- **Work required**: Retype, exactly as written, every line from the one containing "Turn this picture of an object into an" down to the one containing "front is -Y.", including both, and nothing else.

- **CAD and scene scripts**:
##############################

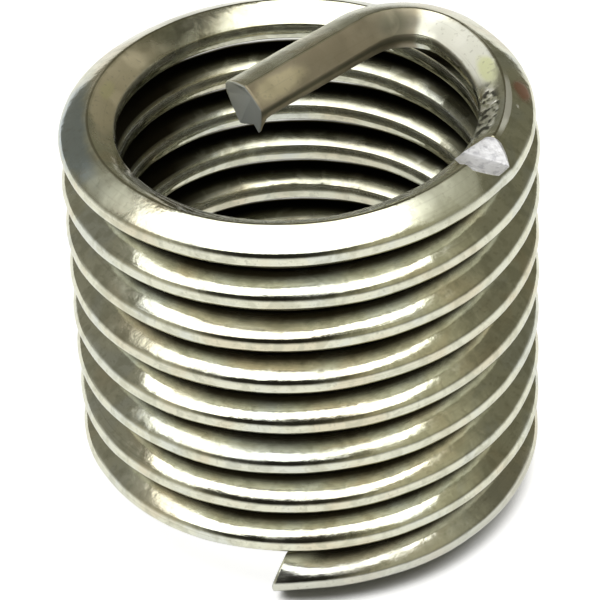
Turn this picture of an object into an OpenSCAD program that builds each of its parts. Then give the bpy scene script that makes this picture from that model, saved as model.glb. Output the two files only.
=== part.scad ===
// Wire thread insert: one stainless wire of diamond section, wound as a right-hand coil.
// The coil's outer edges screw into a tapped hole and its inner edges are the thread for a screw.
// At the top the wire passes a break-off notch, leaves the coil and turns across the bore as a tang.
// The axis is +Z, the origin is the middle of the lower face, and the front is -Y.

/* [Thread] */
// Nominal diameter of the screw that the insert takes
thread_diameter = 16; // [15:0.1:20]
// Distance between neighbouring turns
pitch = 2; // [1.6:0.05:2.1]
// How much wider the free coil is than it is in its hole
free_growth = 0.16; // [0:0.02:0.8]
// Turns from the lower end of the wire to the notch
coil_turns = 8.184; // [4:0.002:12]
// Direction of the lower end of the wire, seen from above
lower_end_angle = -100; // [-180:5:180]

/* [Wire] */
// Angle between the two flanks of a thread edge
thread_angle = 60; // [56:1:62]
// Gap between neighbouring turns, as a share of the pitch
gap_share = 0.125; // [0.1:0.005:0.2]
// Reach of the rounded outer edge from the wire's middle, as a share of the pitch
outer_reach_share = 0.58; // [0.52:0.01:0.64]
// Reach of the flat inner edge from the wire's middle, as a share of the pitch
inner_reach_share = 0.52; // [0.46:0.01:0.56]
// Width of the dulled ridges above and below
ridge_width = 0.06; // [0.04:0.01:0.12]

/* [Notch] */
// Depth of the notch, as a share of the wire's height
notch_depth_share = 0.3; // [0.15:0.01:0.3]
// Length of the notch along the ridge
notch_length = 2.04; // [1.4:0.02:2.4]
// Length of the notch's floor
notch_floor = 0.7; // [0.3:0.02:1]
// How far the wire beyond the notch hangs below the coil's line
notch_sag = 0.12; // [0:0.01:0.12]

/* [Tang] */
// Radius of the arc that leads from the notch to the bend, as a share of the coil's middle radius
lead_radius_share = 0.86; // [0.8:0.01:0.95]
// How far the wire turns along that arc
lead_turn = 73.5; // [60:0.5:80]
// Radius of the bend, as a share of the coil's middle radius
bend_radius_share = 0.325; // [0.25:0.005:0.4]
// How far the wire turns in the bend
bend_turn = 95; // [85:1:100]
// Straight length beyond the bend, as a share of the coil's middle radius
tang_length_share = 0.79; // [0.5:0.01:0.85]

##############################

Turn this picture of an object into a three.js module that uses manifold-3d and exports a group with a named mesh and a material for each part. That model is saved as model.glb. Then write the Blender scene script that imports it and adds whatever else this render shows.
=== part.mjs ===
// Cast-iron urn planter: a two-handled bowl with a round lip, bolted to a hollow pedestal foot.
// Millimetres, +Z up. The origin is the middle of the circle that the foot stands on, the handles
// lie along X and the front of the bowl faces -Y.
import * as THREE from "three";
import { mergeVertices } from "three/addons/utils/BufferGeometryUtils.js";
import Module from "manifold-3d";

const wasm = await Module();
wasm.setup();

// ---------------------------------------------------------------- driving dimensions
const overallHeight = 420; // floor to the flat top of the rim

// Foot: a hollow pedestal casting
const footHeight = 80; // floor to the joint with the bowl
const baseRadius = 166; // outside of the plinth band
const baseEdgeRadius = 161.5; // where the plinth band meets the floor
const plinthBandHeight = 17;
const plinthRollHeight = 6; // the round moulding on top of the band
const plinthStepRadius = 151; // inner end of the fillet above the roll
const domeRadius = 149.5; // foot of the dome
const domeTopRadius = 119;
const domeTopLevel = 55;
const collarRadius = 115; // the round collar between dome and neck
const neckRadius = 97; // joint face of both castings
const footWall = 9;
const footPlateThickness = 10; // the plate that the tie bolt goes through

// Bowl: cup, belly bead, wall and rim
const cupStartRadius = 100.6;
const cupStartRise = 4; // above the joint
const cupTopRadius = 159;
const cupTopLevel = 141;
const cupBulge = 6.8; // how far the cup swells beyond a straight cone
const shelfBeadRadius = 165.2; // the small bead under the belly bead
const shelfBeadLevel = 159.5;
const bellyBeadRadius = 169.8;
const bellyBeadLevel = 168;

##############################

- **Solution to this exercise**:
Turn this picture of an object into an OpenSCAD program that builds each of its parts. Then give the bpy scene script that makes this picture from that model, saved as model.glb. Output the two files only.
=== part.scad ===
// Wire thread insert: one stainless wire of diamond section, wound as a right-hand coil.
// The coil's outer edges screw into a tapped hole and its inner edges are the thread for a screw.
// At the top the wire passes a break-off notch, leaves the coil and turns across the bore as a tang.
// The axis is +Z, the origin is the middle of the lower face, and the front is -Y.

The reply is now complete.